21. In Sri Konaseema Co-operative Central Bank Ltd. v. N. Seetharama Raju 1990 (2) ALT 1 : 1990 (1) An.W.R. 675 : AIR 1990 A.P. 171 (F.B.), a Full Bench of this Court held thus:-
... While-on this subject, it is necessary to remind ourselves of certain basic truisms, it would be reasonable to assume that the Supreme Court-where it proposes to depart from an established line of authority and an established legal position- would not do so without even referring to its earlier decisions. It would not be reasonable on the part of the High Court to say that the Supreme Court would effect a radical departure from an established position without even referring to its earlier decisions, particularly where such position is established by decisions of large Benches. Even if there are any words which do not strictly fit into the established legal position, it would be more reasonable to read them consistent with the well-established legal position than to infer a conflict, or to say on that basis thatthe previous law stands overruled. In the interest of certainty of law and judicial discipline, we ought to construe the several decisions of the Supreme Court as constituting motifs of a harmonious pattern. After all, judgments ought not to be read as statutes; they are authority for what they decide. A word here or a word there, should not be made a basis for inferring inconsistency or conflict of opinion. Law does not develop in a casual manner. It develops by conscious, considered steps....
(emphasis supplied)
22. It is also well settled that judgments are not to be read as statutes. In Bharat Petroleum Corporation Ltd. v. N.R. Vairamanr .1 (DNSC) the Supreme Court held thus:
... Courts should not place reliance on decisions without discussing as to how the factual situation fits in with the fact situation of the decision on which reliance is placed. Observations of courts are neither to be read as Euclid's theorems nor as provisions of a statute and that too taken out of their context. These observations must be read in the context in which they appear to have been stated. Judgments of courts are not to be construed as statutes. To interpret words, phrases and provisions of a statute, it may become necessary for judges to embark into lengthy discussions but the discussion is meant to explain and not to define. Judges interpret statutes, they do not interpret judgments. They interpret words of statutes; their words are not to be interpreted as statutes. In London Graving Dock Co. Ltd. v. Norton 1951 AC 737 (AC at p. 761) Lord Mac Dermott observed: (All ER p. 4 C-D) The matter cannot, of course, be settled merely by treating the ipsissima verba of Willes, J., as though they were part of an Act of Parliament and applying the rules of interpretation appropriate thereto. This is not to detract from the great weight to be given to the language actually used by that most distinguished judge....

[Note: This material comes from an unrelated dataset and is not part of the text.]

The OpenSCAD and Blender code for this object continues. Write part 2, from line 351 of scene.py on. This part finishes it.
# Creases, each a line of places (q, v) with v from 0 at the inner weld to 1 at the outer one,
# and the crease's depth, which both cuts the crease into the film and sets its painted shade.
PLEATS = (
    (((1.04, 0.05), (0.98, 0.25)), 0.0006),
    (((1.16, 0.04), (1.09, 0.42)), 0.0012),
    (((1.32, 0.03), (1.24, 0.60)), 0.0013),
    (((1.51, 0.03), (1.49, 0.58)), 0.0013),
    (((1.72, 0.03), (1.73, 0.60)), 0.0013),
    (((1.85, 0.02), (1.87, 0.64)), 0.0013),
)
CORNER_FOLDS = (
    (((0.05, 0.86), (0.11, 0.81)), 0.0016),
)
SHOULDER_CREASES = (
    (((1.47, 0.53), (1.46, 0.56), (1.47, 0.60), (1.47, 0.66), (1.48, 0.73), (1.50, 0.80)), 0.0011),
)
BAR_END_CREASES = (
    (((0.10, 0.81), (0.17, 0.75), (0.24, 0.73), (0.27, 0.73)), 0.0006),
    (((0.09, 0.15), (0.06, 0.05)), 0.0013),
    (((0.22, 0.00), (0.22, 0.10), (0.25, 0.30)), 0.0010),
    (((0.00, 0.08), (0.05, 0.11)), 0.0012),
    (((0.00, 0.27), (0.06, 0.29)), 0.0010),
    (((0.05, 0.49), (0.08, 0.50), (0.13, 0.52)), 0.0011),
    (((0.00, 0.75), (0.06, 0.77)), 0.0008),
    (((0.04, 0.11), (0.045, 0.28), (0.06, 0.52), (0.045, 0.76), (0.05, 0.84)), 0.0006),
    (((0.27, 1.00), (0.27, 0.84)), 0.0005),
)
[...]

In Home Office v. Dorset Yacht Co. (1970) 2 All ER 294 (all ER p.297 g-h) Lord Reid said, "Lord Atkin's speech... is not to be treated as if it were a statutory definition. It will require qualification in ivew circumstances". Megarry, J. in Shepherd Homes Ltd. v. Sandham (No. 2) (1971) 1 WLR 1062 observed: "One must not, of course, construe even a reserved judgment of Russell, L.J. as if it were an Act of Parliament." And, in Herrington v. British Railways Board (1972) 2 WLR 537 Lord Morris said: (All ER p.761 c) There is always peril in treating the words of a speech or a judgment as though they we re words in a legislative enactment, and it is to be remembered that judicial utterances made in the setting of the facts of a particular case.
Circumstantial flexibility, one additional or different fact may make a world of difference between conclusions in two cases. Disposal of cases by blindly placing reliance on a decision is not proper.

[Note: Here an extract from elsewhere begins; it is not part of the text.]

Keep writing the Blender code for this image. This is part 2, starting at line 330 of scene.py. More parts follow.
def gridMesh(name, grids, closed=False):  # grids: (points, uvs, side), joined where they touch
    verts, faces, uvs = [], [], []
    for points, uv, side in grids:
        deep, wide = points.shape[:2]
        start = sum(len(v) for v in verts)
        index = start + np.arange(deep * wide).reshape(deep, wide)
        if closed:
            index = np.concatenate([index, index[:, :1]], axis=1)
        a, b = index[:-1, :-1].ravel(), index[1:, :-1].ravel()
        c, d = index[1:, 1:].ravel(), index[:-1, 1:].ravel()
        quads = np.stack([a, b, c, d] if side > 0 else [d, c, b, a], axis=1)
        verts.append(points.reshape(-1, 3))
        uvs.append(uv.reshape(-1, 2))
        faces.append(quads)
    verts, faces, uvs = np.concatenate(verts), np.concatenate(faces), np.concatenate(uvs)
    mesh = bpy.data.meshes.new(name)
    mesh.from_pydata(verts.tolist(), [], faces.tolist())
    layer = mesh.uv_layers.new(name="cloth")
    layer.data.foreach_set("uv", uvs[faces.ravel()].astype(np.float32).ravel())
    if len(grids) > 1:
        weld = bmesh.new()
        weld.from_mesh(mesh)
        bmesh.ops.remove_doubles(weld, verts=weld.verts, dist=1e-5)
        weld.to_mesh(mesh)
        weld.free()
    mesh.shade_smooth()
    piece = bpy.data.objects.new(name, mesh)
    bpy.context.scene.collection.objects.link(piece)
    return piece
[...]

The following words of Lord Denning in the matter of applying precedents have become locus classicus:
Each case depends on its own facts and a close similarity between one case and another is not enough because even a single significant detail may alter the entire aspect, in deciding such cases, one should avoid the temptation to decide cases (as said by Cardozo) by matching the colour of one case against the colour of another. To decide therefore, on which side of the line acase falls, the borad resemblance to another case is not at all decisive.

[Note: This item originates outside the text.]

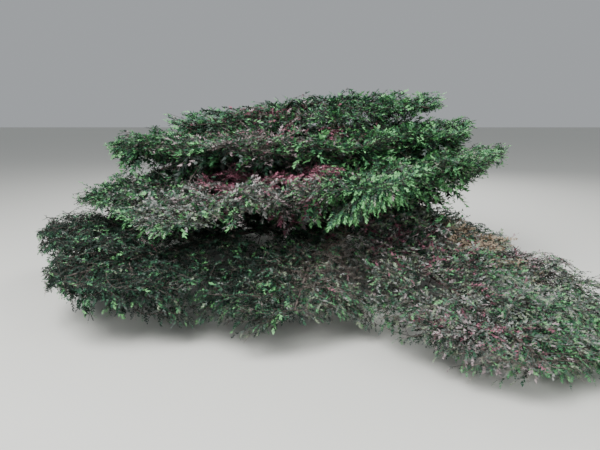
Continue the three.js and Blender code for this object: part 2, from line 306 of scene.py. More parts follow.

* * * Precedent should be followed only so far as it marks the path of justice, but you must cut the dead wood and trim off the side branches else you will find yourself lost in thickets and branches. My plea is to keep the path to justice clear of obstructions which could impede it.
(emphasis supplied)
23. In Ashwani Kumar Singh v. U.P. Public Service Commission and Union of India v. Amritlal Manchandam Supreme Court held thus:
... Courts should not place reliance on decisions without discussing as to how the factual situation fits in with the fact situation of the decision on which reliance is placed. Observations or courts are not to be read as Euclid's theorems nor as provisions of the statute. These observations must be read in the context in which they appear. Judgments of courts are not to be construed as statutes. To interpret words, phrases and provisions of a statute, it may become necessary for Judges to embark upon lengthy discussions, but the discussion is meant to explain and not to define. Judges interpret statutes, they do not interpret judgments. They interpret words of statutes; their words are not to be interpreted as statutes....
(emphasis supplied)
24. The question as to whether concession in the upper age limit, given in favour of the backward classes, enables them to compete for posts in the open category, did not arise for consideration in K.L. Narasimhah (1 supra). The judgment of the Apex Court in K.L. Narasimhan (1 supra), has therefore, no application to the facts of the present case.
25. The contentions urged are required to be rejected on another ground also. The petitioner as an "in service candidate" was given the benefit of age relaxation, It is true that the benefit of age relaxation, given in favour of "in-service" candidates, was extended to all categories i.e., O.C., B.C., S.C. and S.T. The fact, however, remains that no post was separately reserved in favour of an "in-service" candidate and they, by virtue of the age relaxation, were permitted to compete along with other candidates who did not have the benefit of age relaxation, for posts in the open category. But for the concession in age, given in favour of "in-service" candidates, the petitioner himself would not have been eligible to be considered for appointment to posts in the open category. Having been the beneficiary of age relaxation granted in favour on "in-service" candidates, it is not open to the petitioner to turn around and contend that the age relaxation given in favour of the backward classes must be so restricted so as to enable them to compete only for the posts reserved in favour of the backward classes and not for posts in the open category.
26. The action of the respondents in considering backward class candidates, (who had been extended the concession of relaxation of the upper age limit), for posts in the open category, on the basis of merit, cannot be faulted.
27. The writ petition fails and is accordingly dismissed. No order as to costs.